En 2016, le gouvernement de l’Ontario a promulgué la Loi de 2016 sur l’atténuation du changement climatique et une économie sobre en carbone (Loi sur le changement climatique), qui a établi un système de plafonnement et d’échange de tarification du carbone et fixé un objectif de réduction des émissions de GES de 37 % par rapport aux niveaux de 2005 d’ici 2030. En 2018, cette loi a été abrogée par la Loi annulant le programme de plafonnement et d’échange, qui impose au ministre de l’Environnement de fixer des objectifs de réduction des émissions. La cible du ministre, définie dans le plan environnemental de 2018 [PDF], est moins onéreuse que celle de la Loi sur le changement climatique et vise à réduire les émissions de GES de 30 % par rapport aux niveaux de 2005 d’ici 2030.

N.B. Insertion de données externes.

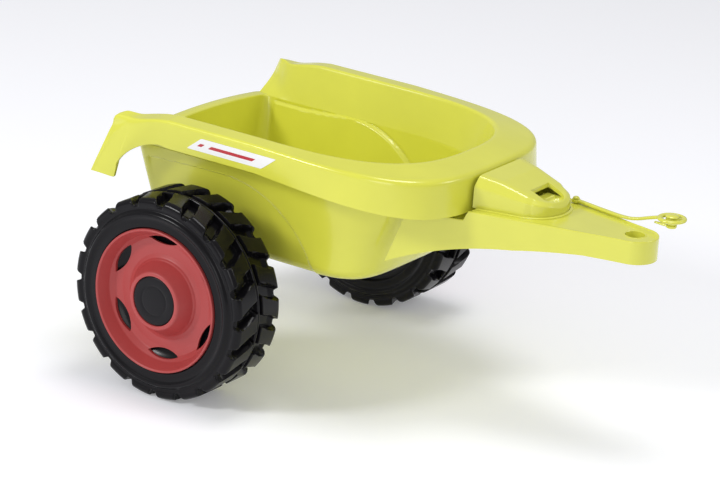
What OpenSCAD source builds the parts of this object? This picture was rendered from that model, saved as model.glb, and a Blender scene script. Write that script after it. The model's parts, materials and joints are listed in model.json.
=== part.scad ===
// Two-wheeled tub trailer for a child's ride-on pedal tractor.
// X runs forward to the hitch, Y to the left, Z up. The ground is z = 0 and the
// origin is the middle of the whole trailer's box, on the ground.

/* [Wheels] */
// Width over the two tyres
track_w = 446; // [430:1:460]
// Radius of a tyre over its lugs
wheel_r = 107; // [104:1:110]
// Width of a tyre
tyre_w = 76; // [70:1:78]
// Radius of the red rim
rim_r = 76; // [72:1:78]
// Radius of the hub cap
cap_r = 26; // [24:1:28]
// Lugs on each half of a tyre
lug_count = 20; // [16:1:22]
// Radius of the steel axle
axle_r = 4; // [3.5:0.25:5]

/* [Tub] */
// Height of the top of the tub's rim
rim_z = 270; // [264:1:276]
// Height of the wheel-arch ledge inside the tub
ledge_z = 224; // [220:1:228]
// Height of the tub's underside
belly_z = 128; // [124:1:134]
// Half width of the rim's outer edge
rim_half = 146; // [140:1:147]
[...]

Dans cette affaire, les requérants sont sept jeunes de l’Ontario qui soutiennent que la cible est trop accommodante pour prévenir les conséquences néfastes du changement climatique sur l’environnement et la santé, violant ainsi leurs droits à la vie, à la liberté et à la sécurité de sa personne en vertu de l’article 7 de la Charte. Ils soutiennent également que l’impact disproportionné du changement climatique sur les jeunes est discriminatoire, violant leurs droits à l’égalité garantis par l’article 15 de la Charte.

En novembre 2020, les requérants ont obtenu le rejet d’une requête en radiation de l’affaire selon laquelle la réclamation n’était pas justiciable. La Cour supérieure de justice de l’Ontario a en effet estimé qu’il n’était pas évident que la Loi annulant le programme de plafonnement et d’échange et le retour en appel ne pourraient pas être contrôlés par un tribunal, et a donc procédé à l’audition de l’action sur le fond.

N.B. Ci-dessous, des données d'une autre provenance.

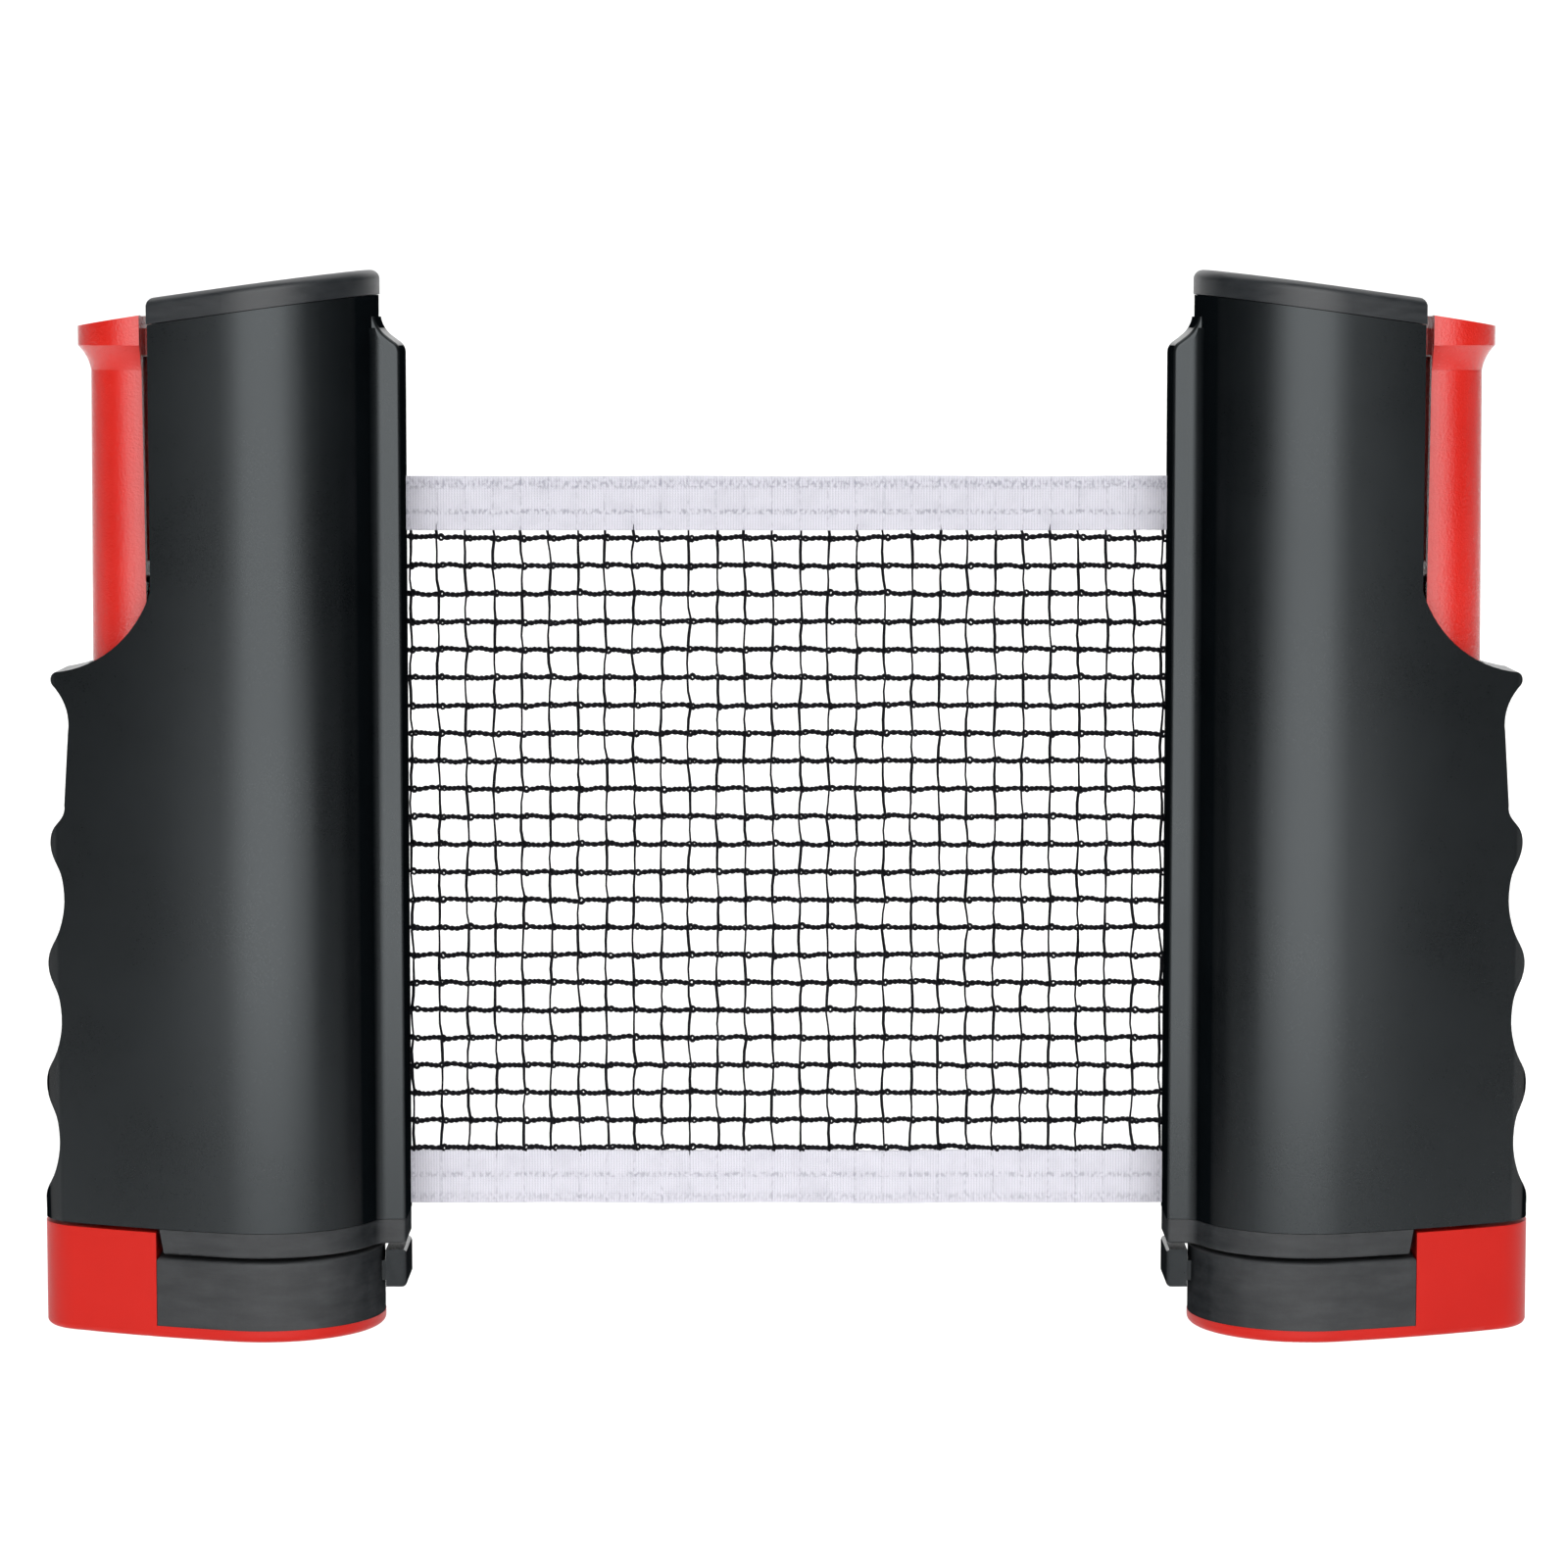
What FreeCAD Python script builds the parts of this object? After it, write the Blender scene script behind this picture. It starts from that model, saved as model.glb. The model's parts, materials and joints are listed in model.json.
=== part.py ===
"""Retractable table tennis net: two mirrored clamp posts with the net drawn between them.

Millimetres, +Z up. The origin is on the resting plane, midway between the posts.
X runs along the net and Y across it. The left post stands at -X and the right one is its mirror.
"""
import FreeCAD, Part
import math
import os
from FreeCAD import Placement, Rotation, Vector

os.makedirs("parts", exist_ok=True)

# ---- driving dimensions -------------------------------------------------------------------
TUBE_X = -103.0          # axis of the net roller and of the round end of the housing
TUBE_R = 22.6
BORE_R = 19.4
GRIP_X = -137.5          # axis of the small round end, where the fingers hold
GRIP_R = 10.7
FLANK_R = 200.0          # of the slightly bowed sides between the two round ends
CUT_X = -123.9           # flat face against which the handle slides
FLANGE_X = -75.7         # end face of the flange that the net leaves through
FLANGE_Y = (-6.2, 9.3)
NET_Y = 7.0              # plane of the net
SLOT_GAP = 0.8           # from the net plane to either side of its slot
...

En avril 2023, la Cour supérieure de justice de l’Ontario a confirmé que les questions relatives à la Charte soulevées par les requérants étaient généralement justiciables parce qu’elles concernaient des mesures et des lois particulières de l’État, mais elle a rejeté les réclamations des requérants fondées sur la Charte. Le juge de première instance a estimé que les requérants tentaient d’établir un droit positif et a jugé que la Charte ne pouvait pas imposer au gouvernement une obligation autonome d’atténuer le changement climatique. Les requérants ont alors fait appel.

Décision de la Cour d’appel de l’Ontario

La Cour d’appel de l’Ontario n’était pas d’accord et a estimé que les requérants ne cherchaient pas à obtenir une ordonnance enjoignant à l’Ontario de prendre des mesures précises pour lutter contre le changement climatique. Au contraire, les requérants soutenaient seulement que la cible fixée par le ministre en vertu de la Loi annulant le programme de plafonnement et d’échange engage l’Ontario à atteindre des niveaux d’émissions de gaz à effet de serre qui violent leurs droits garantis par la Charte. Selon la Cour d’appel, le juge de première instance aurait pu examiner si l’objectif en matière d’émissions était conforme à la Charte, compte tenu de l’obligation légale positive de lutter contre le changement climatique que l’Ontario avait volontairement assumé. La Cour d’appel a également rejeté l’argument de l’Ontario selon lequel les tribunaux ne pouvaient pas superviser l’action du gouvernement en matière de changement climatique, estimant qu’il existe des normes internationales claires fondées sur un consensus scientifique accepté qui peuvent indiquer ce que devrait être un objectif d’émission conforme à la Constitution.

Étant donné l’absence d’un dossier de preuve complet et l’émergence de nouvelles questions juridiques, notamment celle de savoir si la politique climatique de l’Ontario violait les droits des Autochtones en vertu de l’article 35 de la Loi constitutionnelle de 1982, la Cour d’appel de l’Ontario a refusé de déterminer si les droits des requérants en vertu de la Charte avaient fait l’objet d’une atteinte injustifiée. Au lieu de cela, la Cour d’appel a renvoyé la requête à la Cour supérieure de justice de l’Ontario pour un examen plus approfondi.

Points à retenir

L’affaire Mathur représente une évolution importante dans les litiges relatifs aux changements climatiques au Canada, car elle ouvre la possibilité qu’un tribunal puisse estimer avoir le pouvoir d’ordonner à un gouvernement de fixer des objectifs d’émissions conformes aux normes internationales ou à d’autres normes établies par des experts. Un litige parallèle alléguant que la politique climatique du gouvernement fédéral viole la Charte est en cours devant les tribunaux après que la Cour d’appel fédérale a rejeté la requête du gouvernement visant la radiation de l’affaire La Rose c. Canada, 2023 CAF 241.

Osler suivra de près l’évolution de l’affaire Mathur.